Export Compliance 1
Gli attuali regimi di controllo delle esportazioni (“EXPORT CONTROL”), attivi in tutto il mondo occidentale e nei paesi più sviluppati, furono in origine istituiti essenzialmente per consentire alle autorità preposte di contrastare il pericolo che i beni a duplice uso (“Dual Use”, ovvero prodotti e tecnologie destinati ad applicazioni civili ma utilizzabili anche nello sviluppo di armamenti, di programmi nucleari di tipo bellico o di armi di distruzione di massa) venissero adoperati per scopi illeciti.
Col passare del tempo, si sono via via aggiunti ulteriori rischi, relativi alla violazione dei regimi sanzionatori, embarghi e altre misure restrittive, applicati con sempre maggior frequenza ai paesi considerati più “sensibili” da un punto di vista geopolitico o da quello della concorrenza – specie se sleale – in vari settori tecnologico-commerciali, ma anche nei confronti di entità giuridiche e persone fisiche.

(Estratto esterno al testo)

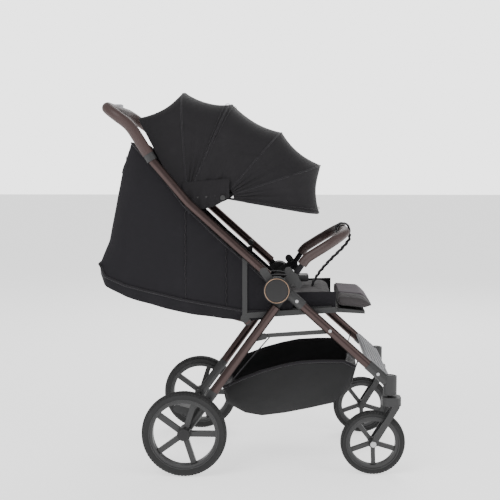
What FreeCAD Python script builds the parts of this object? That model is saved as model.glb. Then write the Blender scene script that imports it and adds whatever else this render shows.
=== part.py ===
import FreeCAD, Part
import math
import os

V = FreeCAD.Vector
os.makedirs("parts", exist_ok=True)

# Driving dimensions, mm. +X is forward, +Y the stroller's left, +Z up, floor at Z 0.
REAR_R, REAR_WIDTH, REAR_X, REAR_Y = 120.0, 36.0, -190.0, 265.0
FRONT_R, FRONT_WIDTH, FRONT_X = 91.0, 30.0, 338.0
CASTER_X, CASTER_Y, HOUSING_LOW, HOUSING_TOP = 385.0, 228.0, 228.0, 281.0
HUB_X, HUB_Z, HUB_R = 68.0, 522.0, 37.0
TUBE_Y, TUBE_R, TUBE_WALL = 230.0, 12.2, 1.6
TUBE_ANGLE = 41.9  # below horizontal, front leg and handle tube in line
TUBE_OFFSET = 14.0  # tube line ahead of the hub centre
REAR_PIVOT = (90.0, 508.0)
CLIP = (-185.0, 770.0)  # canopy pivot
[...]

Inoltre nel perimetro del possibile controllo dell'Export (che dal punto di vista europeo riguarda esclusivamente le transazioni che si spingono oltre i confini dell’UE) ricadono ormai largamente non solo i servizi ma pure i “prodotti immateriali”, quali software, tecnologie, particolari cognizioni tecniche e informazioni sensibili. In tal modo, la casistica delle attività da sottoporre a sorveglianza si è drasticamente ampliata, ricomprendendo persino quelle condotte da università e centri di ricerca.
Export Compliance 2
Ancora oggi, tuttavia, le organizzazioni e i governi che pure hanno aderito ai regimi internazionali di Export Control non possono che affidarsi alla doverosa osservanza da parte degli operatori del settore per garantire che tutte le leggi e le norme siano il più possibile rispettate. Devono dunque sostanzialmente basarsi sulla capacità di costoro di gestire le proprie attività in aderenza alle regole e agli accordi vigenti.
Ed è proprio in questo contesto e per far fronte a queste complessità che è nata la disciplina dell’Export Compliance, l’unica vera risposta possibile per cercare di prevenire, efficacemente e in termini strutturali, il pericolo di “non-compliance” nella quotidianità aziendale, e di conseguenza il rischio di incorrere in sanzioni legali o amministrative, perdite finanziarie o di reputazione in seguito al mancato rispetto di regolamenti e codici di condotta relativi all’ambito dell’export (inteso come l’insieme delle attività di esportazione e importazione di beni e servizi in qualche modo soggetti a norme legate alle transazioni tra due diversi stati o giurisdizioni).
Un’efficace Export Compliance, infatti, deve fondarsi su un'accurata e costante attività di Risk Management. E poiché consente di sviluppare best practices e comportamenti d’eccellenza attraverso l’attuazione delle più opportune prassi di gestione, trasparenza e audit delle attività svolte, è indubbiamente l’unico sistema a disposizione delle imprese per mantenere in salute la propria condotta etica, alimentare le possibilità di una crescita a lungo termine ed evitare, o quantomeno limitare, comportamenti potenzialmente rilevanti da un punto di vista penale.